| CHALLENGE |
Pick out all lines in the listing holding the string "that" and copy them.

--- START OF SUPPLIED INFORMATION ---

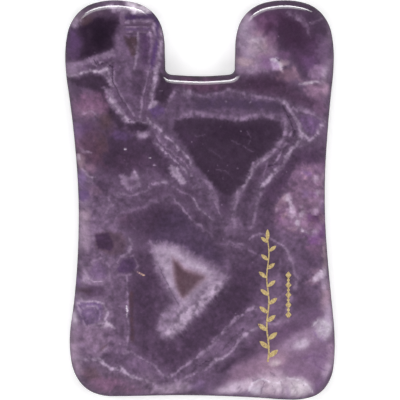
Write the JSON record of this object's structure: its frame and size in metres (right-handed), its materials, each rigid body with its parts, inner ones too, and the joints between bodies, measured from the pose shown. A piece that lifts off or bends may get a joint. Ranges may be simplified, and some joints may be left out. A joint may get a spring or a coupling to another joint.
{
  "type": "gua sha scraper",
  "caption": "Flat hand-held facial massage plate of polished banded amethyst, with two rounded horns, a square notch, hollowed sides and a gold foil ornament.",
  "frame": {"origin": "centre of the outline's bounding box, on the back face", "axes": "+Z out of the decorated face, +Y from the foot towards the two horns, +X to the right as the decorated face is seen with the horns up"},
  "size_m": [0.054, 0.08, 0.006],
  "materials": {
    "amethyst": "polished banded amethyst",
    "gold_foil": "hot-stamped gold foil, satin"
  },
  "bodies": {
    "root": {"amethyst_plate": "amethyst", "foil_sprig": "gold_foil", "foil_beads": "gold_foil"}
  },
  "joints": []
}
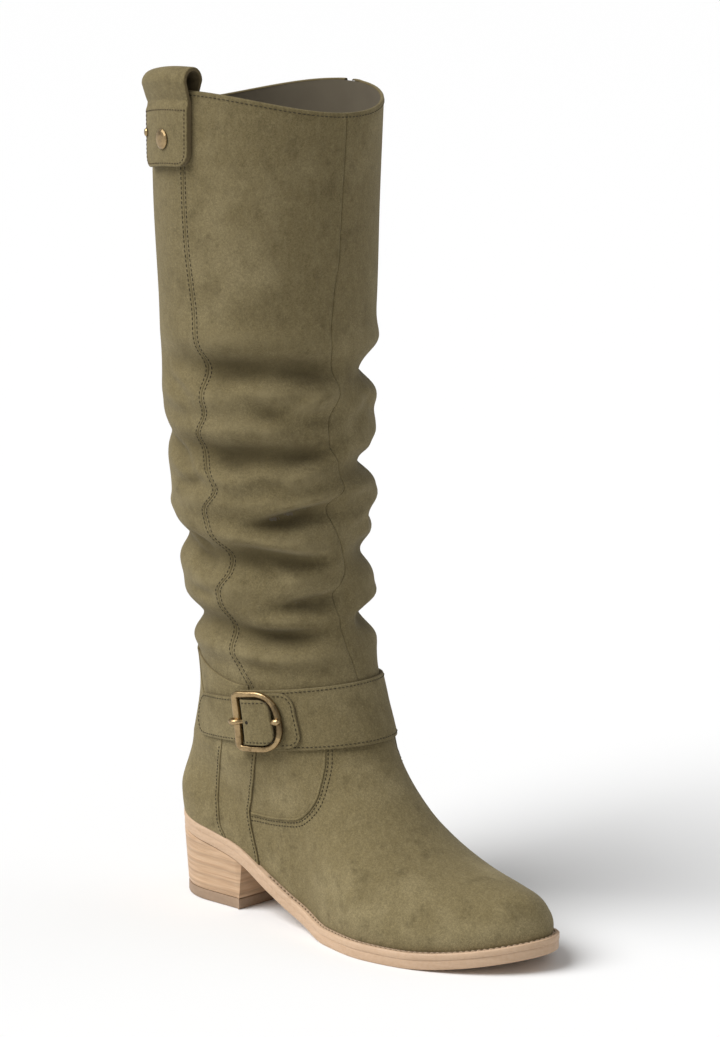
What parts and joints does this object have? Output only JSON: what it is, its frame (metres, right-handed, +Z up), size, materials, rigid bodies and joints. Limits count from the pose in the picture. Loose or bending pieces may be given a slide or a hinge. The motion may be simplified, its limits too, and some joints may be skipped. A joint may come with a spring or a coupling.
{
  "type": "slouch boot",
  "caption": "Tall slouched suede boot for the right foot with a stacked block heel, a buckled ankle strap, a side zip and a pull loop.",
  "frame": {"origin": "middle of the boot's footprint on the floor, at the centre of its box's bottom face", "axes": "+X towards the toe, +Y towards the inner side of the foot, +Z up"},
  "size_m": [0.2674, 0.1386, 0.4722],
  "materials": {
    "suede": "olive nap with a fine grain",
    "lining": "matt lining",
    "tan_sole": "matt tan",
    "stacked_wood": "stacked layers, satin",
    "heel_lift": "matt brown",
    "antique_brass": "dark antique brass, satin",
    "zip_tape": "woven, matt",
    "zip_teeth": "antique brass"
  },
  "bodies": {
    "boot": {"upper": "suede", "heel_counter": "suede", "insole": "lining", "welt": "tan_sole", "outsole": "tan_sole", "heel_block": "stacked_wood", "top_lift": "heel_lift", "ankle_strap": "suede", "buckle_base": "suede", "buckle_tab": "suede", "buckle_frame": "antique_brass", "buckle_prong": "antique_brass", "pull_loop": "suede", "loop_rivet": "antique_brass", "loop_rivet_small": "antique_brass", "zip_tape": "zip_tape", "zip_teeth": "zip_teeth", "zip_slider": "antique_brass"},
    "zip_pull": {"zip_pull": "antique_brass"}
  },
  "joints": [
    {"name": "zip_pull_swing", "type": "hinge", "parent": "boot", "child": "zip_pull", "pos_m": [-0.06495, 0.06669, 0.45187], "axis": [0.9989, -0.0473, 0], "range_deg": [0, 160]}
  ]
}
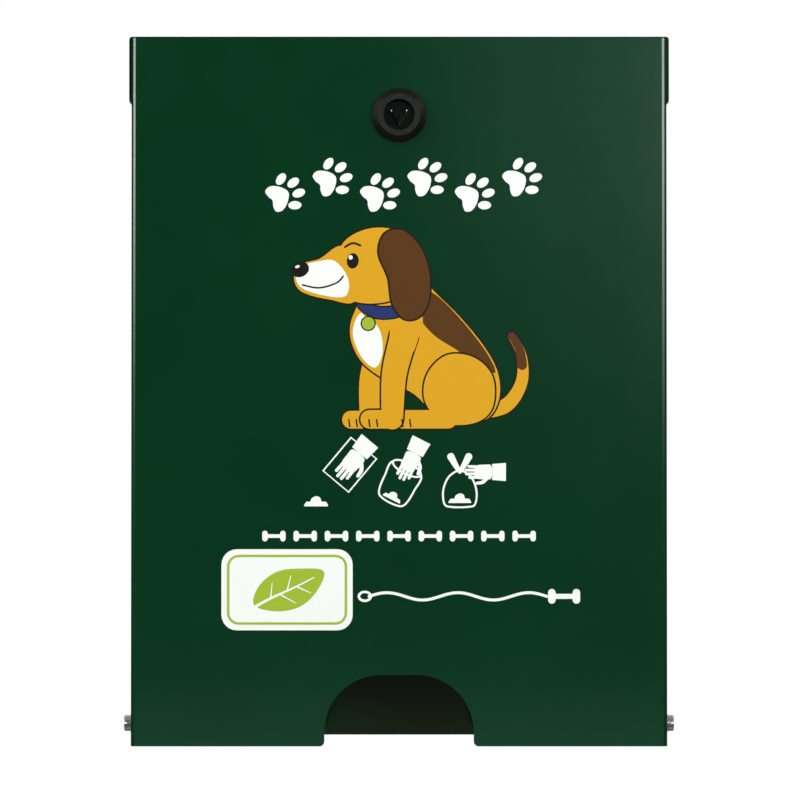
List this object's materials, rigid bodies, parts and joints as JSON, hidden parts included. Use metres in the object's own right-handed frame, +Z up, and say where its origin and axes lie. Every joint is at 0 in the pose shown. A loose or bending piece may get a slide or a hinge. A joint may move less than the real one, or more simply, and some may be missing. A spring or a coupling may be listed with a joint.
{
  "type": "dog waste bag dispenser",
  "caption": "Wall-mounted sheet-steel dispenser for dog waste bags: drip roof, hand opening in the lower edge, front cover that folds down when its triangular-key lock is opened.",
  "frame": {"origin": "centre of the four wall holes, on the face that lies against the wall", "axes": "+Z up, -Y towards the person using it, +Y into the wall, +X to that person's right"},
  "size_m": [0.2866, 0.0843, 0.3694],
  "materials": {
    "green_coat": "moss green powder coat, semi-gloss with a fine orange peel",
    "stainless": "turned stainless steel",
    "zinc_plate": "bright zinc plating",
    "rivet_aluminium": "plain satin",
    "lock_black": "black glass-filled nylon",
    "lock_core_black": "black coated zinc casting",
    "rubber": "matt black",
    "nylon": "natural nylon",
    "card": "uncoated grey-brown board",
    "bag_film": "thin black film in a stack"
  },
  "bodies": {
    "housing": {"back_housing": "green_coat", "roof_cap": "green_coat", "roof_rivets": "rivet_aluminium", "lock_keeper": "green_coat", "hanger_plate": "zinc_plate", "hanger_rivets": "rivet_aluminium", "bag_hook_left": "zinc_plate", "bag_hook_right": "zinc_plate", "clinch_nut_left": "zinc_plate", "clinch_nut_right": "zinc_plate", "pivot_spacer_left": "nylon", "pivot_spacer_right": "nylon", "pivot_washer_left": "stainless", "pivot_washer_right": "stainless", "pivot_screw_left": "stainless", "pivot_screw_right": "stainless", "header_card_1": "card", "header_card_2": "card", "header_card_3": "card", "bag_block_1": "bag_film", "bag_block_2": "bag_film", "bag_block_3": "bag_film"},
    "cover": {"front_cover": "green_coat", "lock_gasket": "rubber", "lock_body": "lock_black", "lock_nut": "zinc_plate"},
    "lock_core": {"lock_insert": "lock_core_black", "lock_o_ring": "rubber", "lock_cam": "zinc_plate", "cam_washer": "zinc_plate", "cam_screw": "zinc_plate"}
  },
  "joints": [
    {"name": "cover_hinge", "type": "hinge", "parent": "housing", "child": "cover", "pos_m": [0, -0.064, -0.173], "axis": [1, 0, 0], "range_deg": [0, 105]},
    {"name": "lock_turn", "type": "hinge", "parent": "cover", "child": "lock_core", "pos_m": [0, -0.064, 0.1432], "axis": [0, 1, 0], "range_deg": [0, 90]}
  ]
}
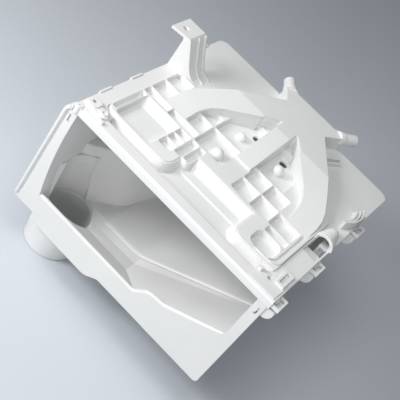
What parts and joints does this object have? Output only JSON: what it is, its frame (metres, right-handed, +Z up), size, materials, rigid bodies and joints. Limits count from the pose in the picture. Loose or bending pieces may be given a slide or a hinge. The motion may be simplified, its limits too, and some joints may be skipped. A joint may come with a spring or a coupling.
{
  "type": "detergent drawer housing",
  "caption": "Open-fronted hopper that holds a washing machine's detergent drawer, with a round outlet below and a clipped lid carrying a ribbed water distributor.",
  "frame": {"origin": "centre of the outlet spout's lower end", "axes": "+Z up along the spout, +X to the right seen from the drawer mouth, +Y from the mouth to the back"},
  "size_m": [0.231, 0.2391, 0.184],
  "materials": {
    "tub": "satin",
    "lid": "satin",
    "water_cover": "satin"
  },
  "bodies": {
    "root": {"tub": "tub", "lid": "lid", "water_cover": "water_cover"}
  },
  "joints": []
}
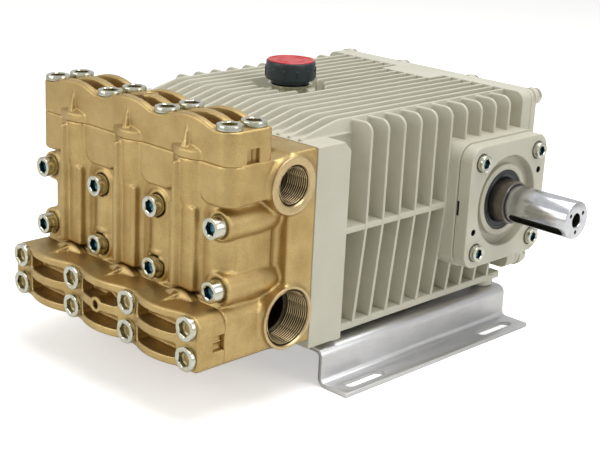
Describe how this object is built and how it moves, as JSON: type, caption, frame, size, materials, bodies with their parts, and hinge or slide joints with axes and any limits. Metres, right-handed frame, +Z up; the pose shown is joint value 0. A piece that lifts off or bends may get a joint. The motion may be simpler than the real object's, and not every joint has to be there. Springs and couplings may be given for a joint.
{
  "type": "plunger pump",
  "caption": "High-pressure plunger pump with brass manifold, valve covers, finned crankcase, keyed drive shaft and two slotted mounting rails.",
  "frame": {"origin": "centre of the rectangle of the four foot slots, on the floor plane under the mounting rails", "axes": "+X along the drive shaft towards its free end, +Y away from the brass manifold, +Z up"},
  "size_m": [0.386, 0.437, 0.2495],
  "materials": {
    "cast_brass": "bead blasted",
    "cream_paint": "satin",
    "zinc_steel": "zinc plated",
    "ground_steel": "ground",
    "rail_aluminium": "brushed",
    "seal_rubber": "moulded",
    "black_plastic": "moulded",
    "red_plastic": "moulded",
    "copper": "pressed",
    "window_glass": "clear"
  },
  "bodies": {
    "pump_housing": {"manifold_body": "cast_brass", "delivery_valve_cover": "cast_brass", "suction_valve_cover": "cast_brass", "delivery_cover_screws": "zinc_steel", "suction_cover_screws": "zinc_steel", "manifold_screws": "zinc_steel", "outlet_plug": "cast_brass", "inlet_plug": "cast_brass", "outlet_plug_washer": "copper", "inlet_plug_washer": "copper", "crankcase": "cream_paint", "rear_cover": "cream_paint", "rear_cover_screws": "zinc_steel", "drive_bearing_cover": "cream_paint", "blind_bearing_cover": "cream_paint", "drive_cover_screws": "zinc_steel", "blind_cover_screws": "zinc_steel", "oil_seal": "seal_rubber", "sight_glass_rim": "zinc_steel", "sight_glass_window": "window_glass", "oil_drain_plug": "zinc_steel", "filler_neck": "ground_steel", "filler_cap": "black_plastic", "filler_cap_disc": "red_plastic", "right_foot_rail": "rail_aluminium", "left_foot_rail": "rail_aluminium", "right_rail_screws": "zinc_steel", "left_rail_screws": "zinc_steel"},
    "crankshaft": {"drive_shaft": "ground_steel"}
  },
  "joints": [
    {"name": "shaft_spin", "type": "hinge", "parent": "pump_housing", "child": "crankshaft", "pos_m": [0, 0.0855, 0.135], "axis": [1, 0, 0], "continuous": true}
  ]
}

--- END OF SUPPLIED INFORMATION ---

| THE COMPLETED TASK |
Write the JSON record of this object's structure: its frame and size in metres (right-handed), its materials, each rigid body with its parts, inner ones too, and the joints between bodies, measured from the pose shown. A piece that lifts off or bends may get a joint. Ranges may be simplified, and some joints may be left out. A joint may get a spring or a coupling to another joint.
  "caption": "Wall-mounted sheet-steel dispenser for dog waste bags: drip roof, hand opening in the lower edge, front cover that folds down when its triangular-key lock is opened.",
  "frame": {"origin": "centre of the four wall holes, on the face that lies against the wall", "axes": "+Z up, -Y towards the person using it, +Y into the wall, +X to that person's right"},
  "caption": "Open-fronted hopper that holds a washing machine's detergent drawer, with a round outlet below and a clipped lid carrying a ribbed water distributor.",
Describe how this object is built and how it moves, as JSON: type, caption, frame, size, materials, bodies with their parts, and hinge or slide joints with axes and any limits. Metres, right-handed frame, +Z up; the pose shown is joint value 0. A piece that lifts off or bends may get a joint. The motion may be simpler than the real object's, and not every joint has to be there. Springs and couplings may be given for a joint.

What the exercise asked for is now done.